NCJ Number
75813
Journal
Insurgent Sociologist Volume: 7 Issue: 3 Dated: (Summer 1977) Pages: 62-69
Date Published
1977
Length
8 pages
Annotation
This article evaluates the work of Chiricos and Waldo who attempted to demonstrate that prison sentences are unrelated to class and race; the discussion emphasizes alleged flaws in reasoning and contends that criminal sentences are imposed primarily on members of the working class.
Abstract
The extent to which bourgeois criminology has become linked to ruling class ideology is evidenced by the way its activities lend increasing support to ruling class hegemony. A recent article by Chiricos and Waldo is a dramatic example of the degree of support the ruling class receives. The authors suggest that racism and class biases in the criminal justice system are rare and probably nonexistent. It is suggested herein that Chiricos and Waldo have greatly oversimplified the new criminology. In addition, they ignore the vast body of literature relative to criminal sentencing. They have made unsupported statements about the formulation of application of criminal sanctions and have neglected the extensive Marxist analysis of crime, which goes far beyond what they have termed conflict towards a political economy of crime.

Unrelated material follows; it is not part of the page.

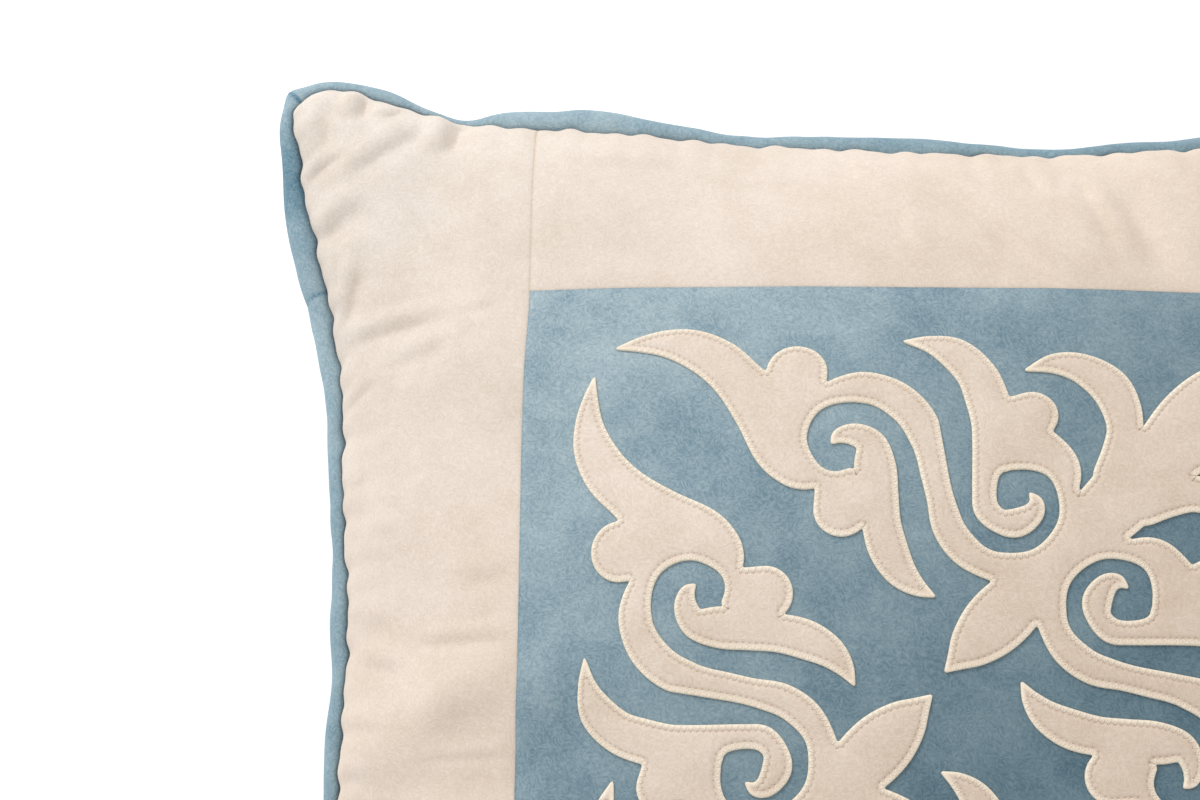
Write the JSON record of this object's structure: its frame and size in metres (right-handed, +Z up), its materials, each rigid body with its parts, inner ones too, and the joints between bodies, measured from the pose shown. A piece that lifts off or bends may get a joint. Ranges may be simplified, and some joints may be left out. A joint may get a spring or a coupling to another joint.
{
  "type": "cushion",
  "caption": "Square velvet cushion lying on its back, with a cream patchwork frame, a blue centre panel, stitched-on cream scroll ornaments and soft blue piping.",
  "frame": {"origin": "on the floor under the middle of the cushion, which lies on its back", "axes": "+Z up, out of the front face; +Y towards the top edge of the front; +X to the right of someone who looks at the front"},
  "size_m": [0.5155, 0.5122, 0.1373],
  "materials": {
    "cream_velvet": "short pile velvet, matt with a soft sheen",
    "blue_velvet": "short pile velvet, matt with a soft sheen",
    "blue_piping": "short pile velvet over soft cord"
  },
  "bodies": {
    "root": {"cushion_body": "blue_velvet", "border_left": "cream_velvet", "border_right": "cream_velvet", "border_top": "cream_velvet", "border_bottom": "cream_velvet", "centre_panel": "blue_velvet", "ornament_upper": "cream_velvet", "ornament_lower": "cream_velvet", "piping": "blue_piping"}
  },
  "joints": []
}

Another major conceptual error of the authors is their equation of criminal sanctioning with criminal sentencing. Most of the literature on who goes to prison is unequivocal in its assertion that there are too many nonwhites, and almost all of them come from the lower or working class sectors. Numerous studies confirm the fact that racism is an objective reality of the criminal justice system. U.S. prisons are filled with members of the working class with few exceptions. The article includes 76 footnotes and 63 references.